## TASK
Write the data out again in full, with no departure from the original.

^^^^

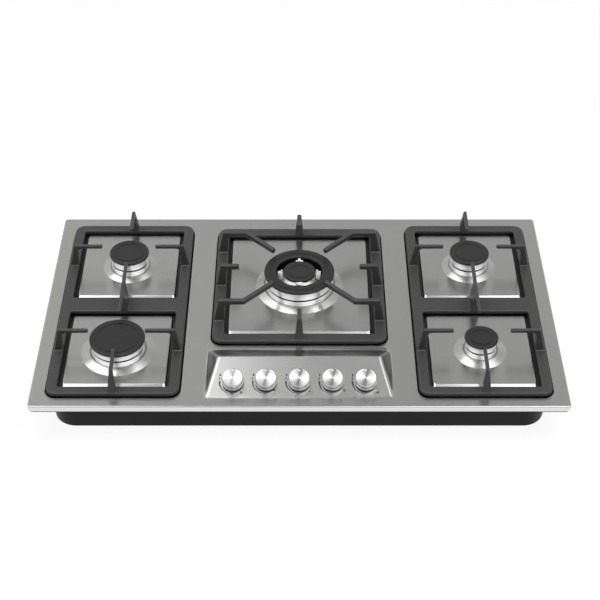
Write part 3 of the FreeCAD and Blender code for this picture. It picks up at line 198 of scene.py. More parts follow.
# console; its planes blend over widths at the ridges, at the side ridges, and at each plane's foot
CONSOLE_HALF = 157.0
CONSOLE_FRONT = -239.5
CONSOLE_REAR = -121.0
CONSOLE_MARGIN = 5.0
RIDGE_HALF = 138.0
RIDGE_PLACE = -163.0
RIDGE_HEIGHT = 25.0
RIDGE_BLEND = 2.2
SIDE_RIDGE_BLEND = 5.5
FOOT_BLENDS = (1.0, 1.6, 3.2)
FOOT_NEAR = 3.0

KNOB_PITCH = 55.6
KNOB_PLACE = -210.8
KNOB_RADIUS = 18.5
KNOB_FACE = 17.1
KNOB_TOP = 17.0
KNOB_BOTTOM = 4.0
KNOB_WALL = 2.2
STEM_BOTTOM = 5.0
STEM_RADIUS = 6.0
STEM_BORE = 3.2
SKIRT_HEIGHT = 2.2
SKIRT_STEP = 0.7
FACE_ROLL = 0.7
FACE_SHOULDER = 1.6
DISH_EDGE = 0.15
DISH_DEPTH = 0.35
POINTER_PLACE = 12.9
POINTER_RADIUS = 1.3
POINTER_DEPTH = 0.5

# marks round a knob, from its axis: the band's radius, angles and widths; flames and dots as X, Y, size
BAND = (22.2, 174, 250, 2.8, 0.9)
FLAMES = ((-22.8, 5.0, 4.2), (-21.8, 11.2, 5.6))
OFF_DOT = (0.0, -21.4, 1.0)
SQUARE_PLACE = (17.2, -17.4)
SQUARE_HALF = 4.8
SQUARE_LINE = 0.3
SPOT_STEP = (2.4, 1.8)
SPOT_RADIUS = 1.7
INK_THICKNESS = 0.05
INK_GAP = 0.02

# each knob and the side of its burner: 1 is right or back, -1 left or front
KNOBS = {"front_left": (-1, -1), "rear_left": (-1, 1), "centre": (0, 0), "rear_right": (1, 1),
         "front_right": (1, -1)}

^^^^

## COMPLETED EXERCISE
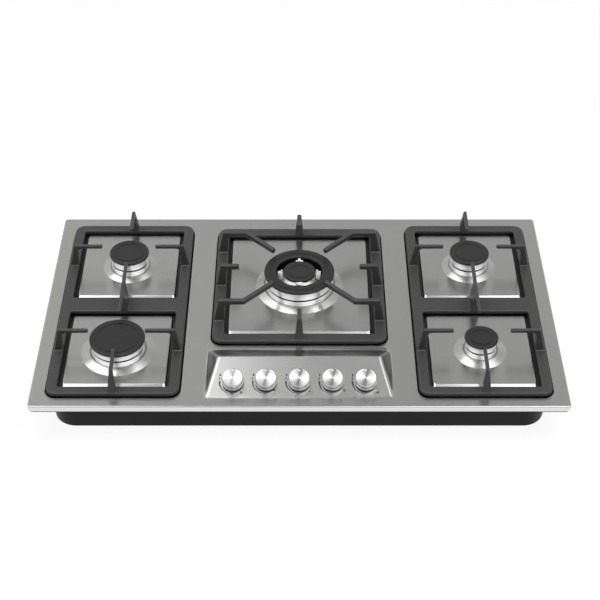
Write part 3 of the FreeCAD and Blender code for this picture. It picks up at line 198 of scene.py. More parts follow.
# console; its planes blend over widths at the ridges, at the side ridges, and at each plane's foot
CONSOLE_HALF = 157.0
CONSOLE_FRONT = -239.5
CONSOLE_REAR = -121.0
CONSOLE_MARGIN = 5.0
RIDGE_HALF = 138.0
RIDGE_PLACE = -163.0
RIDGE_HEIGHT = 25.0
RIDGE_BLEND = 2.2
SIDE_RIDGE_BLEND = 5.5
FOOT_BLENDS = (1.0, 1.6, 3.2)
FOOT_NEAR = 3.0

KNOB_PITCH = 55.6
KNOB_PLACE = -210.8
KNOB_RADIUS = 18.5
KNOB_FACE = 17.1
KNOB_TOP = 17.0
KNOB_BOTTOM = 4.0
KNOB_WALL = 2.2
STEM_BOTTOM = 5.0
STEM_RADIUS = 6.0
STEM_BORE = 3.2
SKIRT_HEIGHT = 2.2
SKIRT_STEP = 0.7
FACE_ROLL = 0.7
FACE_SHOULDER = 1.6
DISH_EDGE = 0.15
DISH_DEPTH = 0.35
POINTER_PLACE = 12.9
POINTER_RADIUS = 1.3
POINTER_DEPTH = 0.5

# marks round a knob, from its axis: the band's radius, angles and widths; flames and dots as X, Y, size
BAND = (22.2, 174, 250, 2.8, 0.9)
FLAMES = ((-22.8, 5.0, 4.2), (-21.8, 11.2, 5.6))
OFF_DOT = (0.0, -21.4, 1.0)
SQUARE_PLACE = (17.2, -17.4)
SQUARE_HALF = 4.8
SQUARE_LINE = 0.3
SPOT_STEP = (2.4, 1.8)
SPOT_RADIUS = 1.7
INK_THICKNESS = 0.05
INK_GAP = 0.02

# each knob and the side of its burner: 1 is right or back, -1 left or front
KNOBS = {"front_left": (-1, -1), "rear_left": (-1, 1), "centre": (0, 0), "rear_right": (1, 1),
         "front_right": (1, -1)}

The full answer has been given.